The architect who withdraws from those conversations finds that what they built through years of presence dissipates faster than expected. The conversations continue without them. Other views fill the space. The room moves on. Returning after a period of absence to find the view carrying less weight than it did is not a personal slight. It is the consequence of how influence actually works.
The four mechanisms share a common thread. Each one interrupts the pattern the reputation was built on. Being wrong interrupts the pattern of accurate judgment. Adjusting for political reasons interrupts the pattern of independent assessment. Protecting the domain interrupts the pattern of serving the outcome. Becoming invisible interrupts the pattern of presence. The reputation is the pattern. Interrupt it long enough and the influence goes with it.
Closing
Influence in senior technical work is not a leadership competency. It cannot be developed through a programme, measured in a review, or accelerated by technique alone. The skill matters and without it the reputation has no way of being expressed. But the skill is the smaller part of the equation and the part that gets almost all of the attention.

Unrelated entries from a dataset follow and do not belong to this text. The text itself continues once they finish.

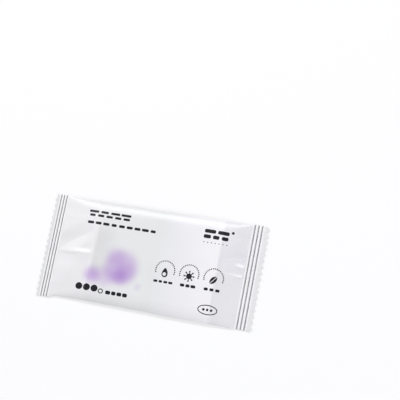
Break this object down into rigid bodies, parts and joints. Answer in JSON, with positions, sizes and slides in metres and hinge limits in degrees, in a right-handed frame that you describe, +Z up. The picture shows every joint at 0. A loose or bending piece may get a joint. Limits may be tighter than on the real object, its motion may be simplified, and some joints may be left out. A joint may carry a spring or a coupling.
{
  "type": "wet wipe sachet",
  "caption": "Sealed flow-wrapped film sachet with a folded wipe inside, ridged zigzag-cut end seals and a fin seal folded flat along its back",
  "frame": {"origin": "under the middle of the sachet, on the surface that its back lies on", "axes": "+X runs along the sachet towards the end with the wider crimped strip, +Y across it towards the top of the print, +Z up out of the printed face"},
  "size_m": [0.135, 0.0638, 0.0044],
  "materials": {
    "printed_film": "white laminated film with a satin sheen, crimped end seals, and a soft lilac and charcoal print"
  },
  "bodies": {
    "root": {"film_sachet": "printed_film"}
  },
  "joints": []
}
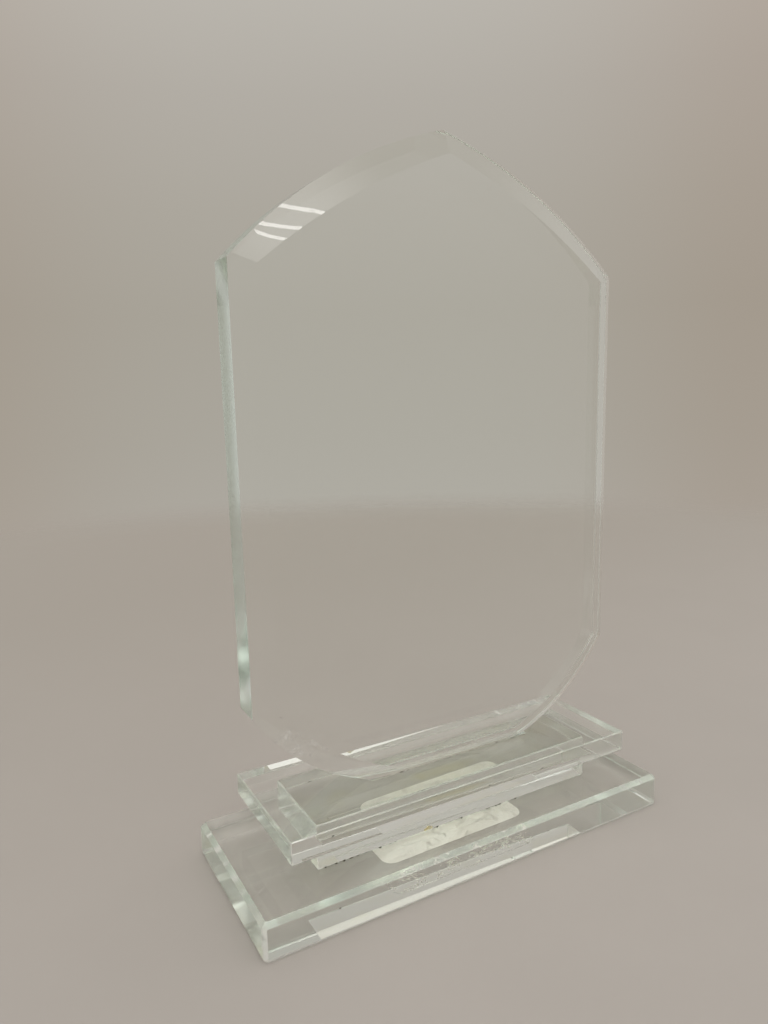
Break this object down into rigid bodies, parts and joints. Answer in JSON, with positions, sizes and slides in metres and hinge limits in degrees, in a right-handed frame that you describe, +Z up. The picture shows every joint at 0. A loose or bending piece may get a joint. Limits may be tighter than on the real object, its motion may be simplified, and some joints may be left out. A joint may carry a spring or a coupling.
{
  "type": "glass award",
  "caption": "Upright bevelled glass award plate with an arched, pointed top, bonded to a stepped clear glass base.",
  "frame": {"origin": "centre of the underside of the bottom slab, on the surface that the award stands on", "axes": "+Z up; +X along the length of the base, to the right of someone who faces the award; the bevelled front of the plate looks along -Y"},
  "size_m": [0.133, 0.0516, 0.2001],
  "materials": {
    "plate_glass": "polished clear float glass, slightly green at the edges",
    "base_glass": "polished clear float glass, slightly green at the edges",
    "adhesive": "clear cured adhesive film with fine specks at its edge",
    "label": "plain cream paper, blank"
  },
  "bodies": {
    "root": {"upright_plate": "plate_glass", "upper_slab": "base_glass", "spacer_slab": "base_glass", "bottom_slab": "base_glass", "adhesive_plate_to_upper": "adhesive", "adhesive_upper_to_spacer": "adhesive", "adhesive_spacer_to_bottom": "adhesive", "underside_label": "label"}
  },
  "joints": []
}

What sits underneath the skill is built in the unremarkable moments as much as the visible ones. In the meeting where the position was held when the room moved. In the conversation where the reasoning stayed clean when it would have been easier to let it bend. In the years of being present in the difficult conversations rather than only the safe ones. None of those moments felt like building influence at the time. They rarely do.
The architects who carry the most weight in large organisations are not always the most skilled communicators in the room. They are the ones whose pattern of behaviour over time has made their view worth something before they have opened their mouth. That pattern is not designed. It is the residue of doing the work honestly for long enough that the people who matter have had enough opportunity to read it.
Influence is what that residue is called.